Nel mondo ebraico, l’esperienza della Shoah ha rappresentato d’altronde un punto di non ritorno, tanto da incidere sulla stessa visione del mondo di una comunità profondamente colpita da quanto accaduto in Europa nel primo scorcio del ‘900. “Ancora oggi una parte delle comunità ebraiche considera l’Olocausto come un genocidio unico, senza paragoni – spiega lo storico padovano – io credo invece che il confronto tra i diversi genocidi permetta di comprenderli meglio”.
Con la Shoah in particolare, del genocidio si scopre l’altra faccia della medaglia: la sua negazione. “Molti studiosi considerano la negazione come l’ultimo colpo inferto alle vittime.

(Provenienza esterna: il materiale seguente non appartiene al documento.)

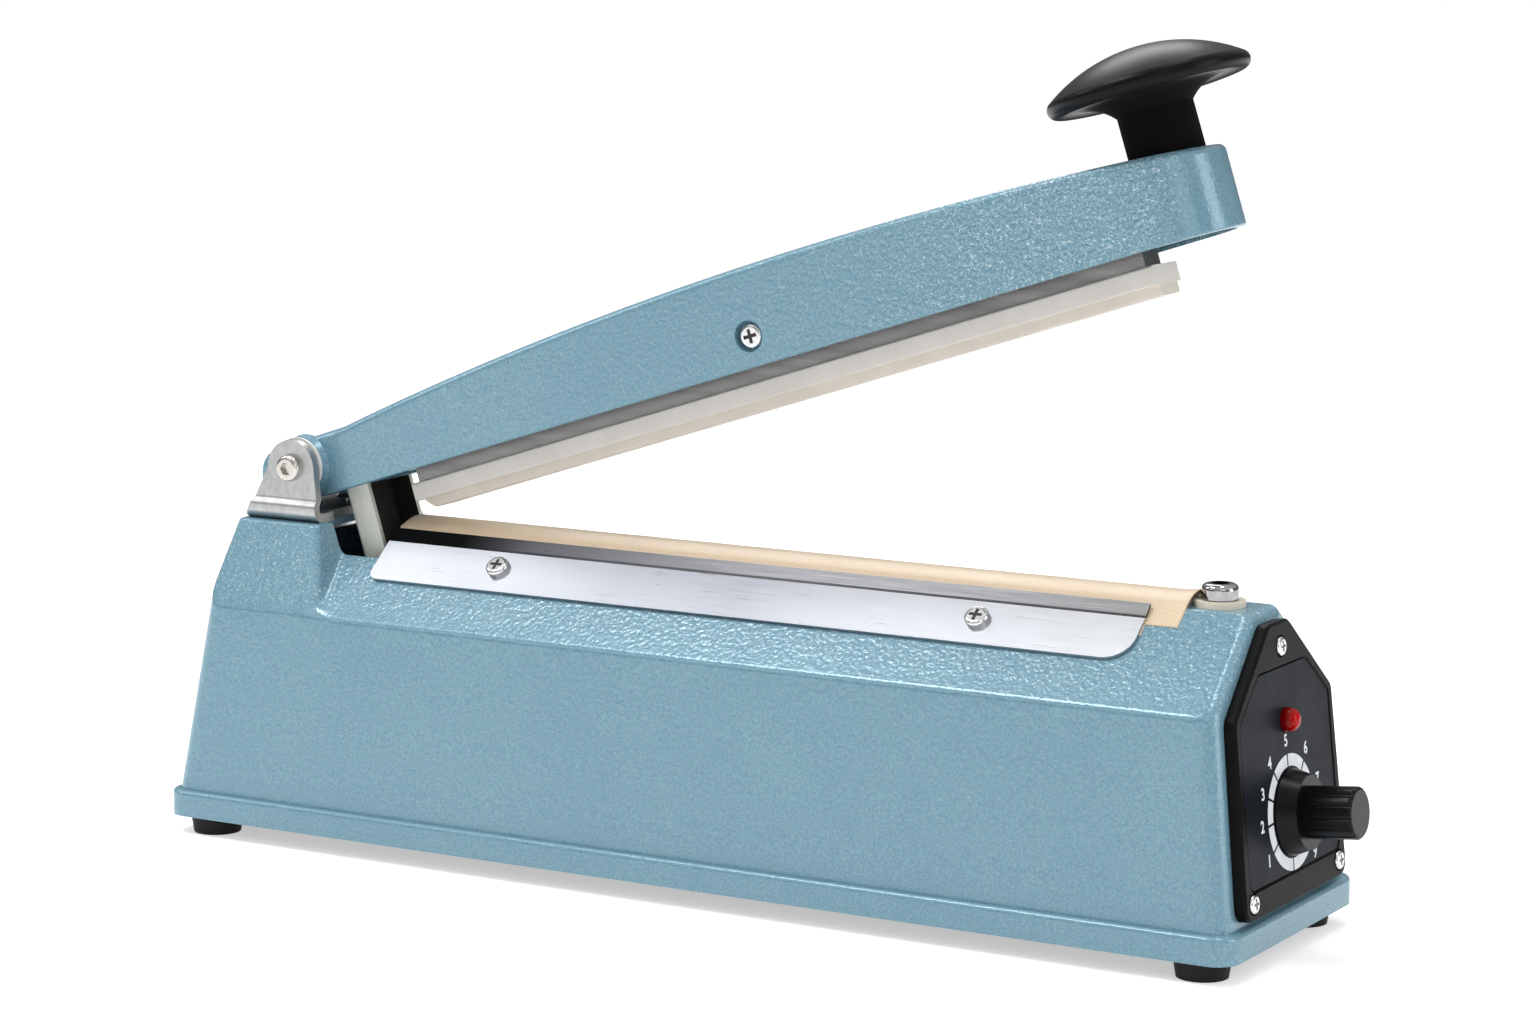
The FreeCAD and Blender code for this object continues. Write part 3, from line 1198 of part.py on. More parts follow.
# Handle
handleTop = "(handle_seat + handle_height)"
rim = "(handle_seat + handle_rim_height)"
domeEdge = "(handle_size / 2 - 1)"
domeRise = "(handle_height - handle_rim_height - 1.8)"
domeRadius = "((%s * %s + %s * %s) / (2 * %s))" % (domeEdge, domeEdge, domeRise, domeRise, domeRise)
domeMiddle = "(%s - %s + sqrt(%s * %s - %s * %s / 4))" % (
    handleTop, domeRadius, domeRadius, domeRadius, domeEdge, domeEdge)
handle = turned("HandleKnob", [
    ("nose_place", "handle_foot"), ("nose_place + handle_stem / 2", "handle_foot"),
    ("nose_place + handle_stem / 2", rim + " - 8"),
    ("nose_place + handle_size / 2 - 3", rim + " - 3.2",
     "nose_place + handle_stem / 2 + 4", rim + " - 4.6"),
    ("nose_place + handle_size / 2 - 1", rim + " + 1.8", "nose_place + handle_size / 2",
     rim + " - 0.6"),
    ("nose_place", handleTop, "nose_place + %s / 2" % domeEdge, domeMiddle)],
    "nose_place")
pocket(handle, newSketch(handle, "XY", "handle_foot", circles=[
    ("nose_place", "0", "handle_stud_size + 2 * fit_gap")]),
       "handle_seat - handle_foot + handle_height / 2", back=True)
handleTrim = block("HandleTrim", "XZ", "handle_size", [
    [("root_end + 2", under)] + crownEdge("(0 - fit_gap)", "root_end + 2",
                                          "arm_root_top - 1.6 + fit_gap")], centred=True)
node("handle_knob", cut("HandleFitted", handle, handleTrim), "arm")
stud = block("HandleStud", "XY", "handle_seat + arm_under / 3 + 6 + handle_height / 2 - 1",
             circles=[("nose_place", "0", "handle_stud_size")], lift="-arm_under / 3 - 6")
node("handle_stud", stud, "arm")
hexNut("handle_nut", "XY", [("nose_place", "0")], "-arm_under / 3", "handle_stud_size * 1.65",
       "handle_stud_size + 2 * fit_gap", "handle_stud_size * 0.8", "arm", back=True)

# Press bar: rail with its lug, rubber holder and silicone rubber
lugLeft = "pivot_place - lug_length / 2"
lugRight = "pivot_place + lug_length / 2"
lugTop = "lug_length / 2 - pivot_drop"
rail = block("PressBarRail", "XZ", "rail_width", [[
    ("rail_start", "-rail_bottom"), ("rail_end", "-rail_bottom"), ("rail_end", "-rail_top"),
    (lugRight, "-rail_top"), (lugRight, lugTop, "lug_length / 3"),
    (lugLeft, lugTop, "lug_length / 3"), (lugLeft, "-rail_top"), ("rail_start", "-rail_top")]],
    [pivot + ("bolt_size + 2 * fit_gap",)], centred=True)
node("press_bar_rail", rail, "arm")
holderTop = "-rail_bottom"
holderLow = "-rail_bottom - holder_height"
holderBlock = block("RubberHolder", "YZ", "holder_end - holder_start", [[
    ("-holder_width / 2", holderLow, 0.6), ("holder_width / 2", holderLow, 0.6),
    ("holder_width / 2", holderTop, 0.8), ("-holder_width / 2", holderTop, 0.8)]],
    lift="holder_start")
node("rubber_holder", holderBlock, "arm")
rubber = block("RubberStrip", "YZ", "holder_end - rubber_start", [[
    ("-rubber_width / 2", "-rubber_bottom", 1), ("rubber_width / 2", "-rubber_bottom", 1),
    ("rubber_width / 2", holderLow), ("-rubber_width / 2", holderLow)]], lift="rubber_start")
pocket(rubber, newSketch(rubber, "XZ", "rubber_width", [[
    ("rubber_start - 1", "-rubber_bottom - 1"), ("rubber_start + rubber_bevel", "-rubber_bottom - 1"),
    ("rubber_start + rubber_bevel", "-rubber_bottom"), ("rubber_start", holderLow + " - 0.5"),
    ("rubber_start - 1", holderLow + " - 0.5")]]), "rubber_width * 2")
node("rubber_strip", rubber, "arm")
screws("press_bar_pivot", "XZ", [pivot], "arm_half - arm_wall", "pivot_head", "arm_wall * 0.7",
       "bolt_size", "arm_half * 2 - arm_wall * 2", "arm")

# Check everything, then write one file for each piece
doc.recompute()
faults = [item.Name for item in doc.Objects if "Invalid" in item.State or "Error" in item.State]
faults += [item.Label for item in nodes if item.Shape.isNull() or not item.Shape.isValid()]
if faults:
    raise RuntimeError("failed: " + ", ".join(faults))
os.makedirs("parts", exist_ok=True)
for item in nodes:
    item.Shape.exportStep(os.path.join("parts", item.Label + ".step"))
print(len(nodes), "pieces written")
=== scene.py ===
import math
import bmesh
import bpy
from mathutils import Matrix, Vector, noise


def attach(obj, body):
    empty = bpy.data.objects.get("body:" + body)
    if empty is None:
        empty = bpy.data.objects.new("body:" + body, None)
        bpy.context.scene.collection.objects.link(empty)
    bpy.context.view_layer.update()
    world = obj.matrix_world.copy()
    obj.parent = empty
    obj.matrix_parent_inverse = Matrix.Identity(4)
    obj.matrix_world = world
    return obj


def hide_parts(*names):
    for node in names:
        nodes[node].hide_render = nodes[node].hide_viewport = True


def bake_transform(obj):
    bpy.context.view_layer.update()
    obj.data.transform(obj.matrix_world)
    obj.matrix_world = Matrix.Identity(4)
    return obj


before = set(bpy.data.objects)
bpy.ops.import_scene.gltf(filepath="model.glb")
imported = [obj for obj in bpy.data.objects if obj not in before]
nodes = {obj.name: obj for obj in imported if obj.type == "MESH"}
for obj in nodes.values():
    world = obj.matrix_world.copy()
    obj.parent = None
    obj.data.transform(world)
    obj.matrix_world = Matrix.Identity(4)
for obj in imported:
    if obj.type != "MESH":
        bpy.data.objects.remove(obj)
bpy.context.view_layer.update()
print("frame loaded with", len(nodes), "nodes")


def tint(red, green, blue):
    channels = [value / 255 for value in (red, green, blue)]
    return tuple(c / 12.92 if c <= 0.04045 else ((c + 0.055) / 1.055) ** 2.4 for c in channels) + (1,)


class Wire:
    def __init__(self, paint, socket):
        self.paint = paint
        self.socket = socket

    def __add__(self, other):
        return self.paint.sum("ADD", self, other)

    def __sub__(self, other):
        return self.paint.sum("SUBTRACT", self, other)

    def __mul__(self, other):
        return self.paint.sum("MULTIPLY", self, other)

    def __gt__(self, other):
        return self.paint.sum("GREATER_THAN", self, other)

    def __lt__(self, other):
        return self.paint.sum("LESS_THAN", self, other)

    __radd__ = __add__
    __rmul__ = __mul__


class Paint:
    def __init__(self, tree):
        self.tree = tree
        self.tree.nodes.clear()

    def add(self, kind, settings, inputs, output=0):
        item = self.tree.nodes.new(kind)
        for name, value in settings.items():
            if name != "stops":
                setattr(item, name, value)
        if "stops" in settings:
            marks = item.color_ramp.elements
            stops = settings["stops"]
            marks[0].position, marks[1].position = stops[0][0], stops[-1][0]
            for place, colour in stops[1:-1]:
                marks.new(place)
            for mark, (place, colour) in zip(marks, stops):
                mark.color = colour if isinstance(colour, tuple) else (colour, colour, colour, 1)
        for name, value in inputs.items():
            if isinstance(value, Wire):
                self.tree.links.new(value.socket, item.inputs[name])
            else:
                item.inputs[name].default_value = value
        return Wire(self, item.outputs[output]) if item.outputs else item

    def sum(self, operation, first, second):
        return self.add("ShaderNodeMath", {"operation": operation}, {0: first, 1: second})

    def mix(self, factor, first, second, blend="MIX"):
        return self.add("ShaderNodeMix", {"data_type": "RGBA", "blend_type": blend},
                        {0: factor, 6: first, 7: second}, 2)

    def ramp(self, factor, *stops):
        return self.add("ShaderNodeValToRGB", {"stops": stops}, {"Fac": factor})

    def spot(self, scale=(1, 1, 1), turn=(0, 0, 0), shift=(0, 0, 0)):
        place = self.add("ShaderNodeTexCoord", {}, {}, "Object")
        return self.add("ShaderNodeMapping", {}, {"Vector": place, "Scale": scale, "Rotation": turn,
                                                  "Location": shift})

    def noise(self, spot, scale, detail=2, rough=0.5):
        return self.add("ShaderNodeTexNoise", {}, {"Vector": spot, "Scale": scale, "Detail": detail,
                                                   "Roughness": rough})

    def bump(self, height, distance, strength=1.0):
        return self.add("ShaderNodeBump", {}, {"Height": height, "Distance": distance,
                                               "Strength": strength})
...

È l’insulto oltraggioso ulteriore a chi si è cercato di eliminare. Il negazionismo nasce come termine proprio rispetto alla Shoah. Nasce subito dopo la guerra e diventa un luogo occupato dai gruppi oltranzisti ed estremisti per continuare a calunniare le categorie che si volevano annientate. Nel caso armeno, è curioso vedere come il governo erede di quello responsabile abbia sempre negato. Il genocidio era infatti un passaggio della costruzione dell’identità nazionale che non si è voluto affrontare. Ciò avveniva fino a 30 anni fa, mentre ora si riconoscono le uccisioni ma non si accetta il termine genocidio”, conclude.

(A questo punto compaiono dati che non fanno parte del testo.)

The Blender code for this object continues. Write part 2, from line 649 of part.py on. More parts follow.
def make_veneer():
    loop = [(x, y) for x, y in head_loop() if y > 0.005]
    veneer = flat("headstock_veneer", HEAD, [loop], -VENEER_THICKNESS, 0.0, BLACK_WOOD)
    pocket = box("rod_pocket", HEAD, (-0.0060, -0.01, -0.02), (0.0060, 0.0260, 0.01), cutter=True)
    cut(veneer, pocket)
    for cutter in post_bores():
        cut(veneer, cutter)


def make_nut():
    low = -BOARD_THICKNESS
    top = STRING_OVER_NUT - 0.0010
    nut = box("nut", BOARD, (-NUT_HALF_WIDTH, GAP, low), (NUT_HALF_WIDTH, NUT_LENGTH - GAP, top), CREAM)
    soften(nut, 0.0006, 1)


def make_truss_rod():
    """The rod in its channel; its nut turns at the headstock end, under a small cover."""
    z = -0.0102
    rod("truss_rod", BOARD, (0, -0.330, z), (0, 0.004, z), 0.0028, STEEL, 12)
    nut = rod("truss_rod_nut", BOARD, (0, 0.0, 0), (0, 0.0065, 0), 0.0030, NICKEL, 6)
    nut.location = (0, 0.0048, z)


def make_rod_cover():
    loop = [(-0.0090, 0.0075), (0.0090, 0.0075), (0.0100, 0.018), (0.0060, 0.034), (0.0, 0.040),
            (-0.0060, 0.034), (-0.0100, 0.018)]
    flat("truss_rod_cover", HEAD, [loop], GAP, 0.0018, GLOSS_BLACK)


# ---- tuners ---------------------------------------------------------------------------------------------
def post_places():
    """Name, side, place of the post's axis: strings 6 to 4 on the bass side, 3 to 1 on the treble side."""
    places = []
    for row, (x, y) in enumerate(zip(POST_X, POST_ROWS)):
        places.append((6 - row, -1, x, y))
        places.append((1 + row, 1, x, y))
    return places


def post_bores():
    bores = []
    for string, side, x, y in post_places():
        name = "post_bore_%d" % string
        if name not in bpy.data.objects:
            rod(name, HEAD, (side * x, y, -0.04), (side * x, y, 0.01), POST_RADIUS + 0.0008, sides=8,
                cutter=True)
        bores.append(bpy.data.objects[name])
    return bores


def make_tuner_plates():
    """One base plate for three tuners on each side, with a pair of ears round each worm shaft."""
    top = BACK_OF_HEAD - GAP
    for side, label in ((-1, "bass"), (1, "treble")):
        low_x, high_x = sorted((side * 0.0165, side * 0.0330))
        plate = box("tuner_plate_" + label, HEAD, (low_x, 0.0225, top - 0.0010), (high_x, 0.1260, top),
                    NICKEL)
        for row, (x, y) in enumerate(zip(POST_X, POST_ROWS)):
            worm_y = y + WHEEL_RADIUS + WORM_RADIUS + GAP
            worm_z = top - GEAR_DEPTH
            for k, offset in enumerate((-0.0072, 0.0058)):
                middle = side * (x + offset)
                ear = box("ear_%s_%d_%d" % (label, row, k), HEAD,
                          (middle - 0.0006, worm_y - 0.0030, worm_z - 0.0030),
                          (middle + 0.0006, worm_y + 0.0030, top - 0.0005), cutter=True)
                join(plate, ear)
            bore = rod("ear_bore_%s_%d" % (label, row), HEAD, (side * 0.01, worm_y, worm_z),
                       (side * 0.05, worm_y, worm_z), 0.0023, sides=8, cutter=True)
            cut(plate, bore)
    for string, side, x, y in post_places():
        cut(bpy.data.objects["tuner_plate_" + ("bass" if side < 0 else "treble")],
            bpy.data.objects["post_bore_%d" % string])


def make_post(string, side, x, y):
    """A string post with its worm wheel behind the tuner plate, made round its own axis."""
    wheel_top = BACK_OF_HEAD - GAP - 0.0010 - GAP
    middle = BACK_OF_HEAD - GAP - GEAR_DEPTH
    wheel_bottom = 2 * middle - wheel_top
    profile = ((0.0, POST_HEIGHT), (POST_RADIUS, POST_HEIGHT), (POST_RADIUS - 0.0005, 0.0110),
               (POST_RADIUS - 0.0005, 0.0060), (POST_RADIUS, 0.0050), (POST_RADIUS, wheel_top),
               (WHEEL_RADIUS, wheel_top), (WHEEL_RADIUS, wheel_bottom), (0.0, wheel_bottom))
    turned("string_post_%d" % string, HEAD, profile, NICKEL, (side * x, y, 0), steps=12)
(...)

Questo articolo è il secondo di un ciclo di interviste e riflessioni sulla memoria e le ricorrenze che marcano questa parte dell’anno. Memory: 27/1-10/2, rubrica di approfondimento giunta alla sua “seconda edizione” vuole interrogarsi sul senso, le potenzialità e i rischi dell’insistenza sulla memoria nello scenario pubblico. La sua prorompente ascesa, infatti, si è accompagnata alla parallela scomparsa o alla riduzione dello spazio delegato alla Storia, come analisi critica del passato. Memory consiste nel mostrare come le “tessere” della memoria – i ricordi – non coincidano mai perfettamente tra loro.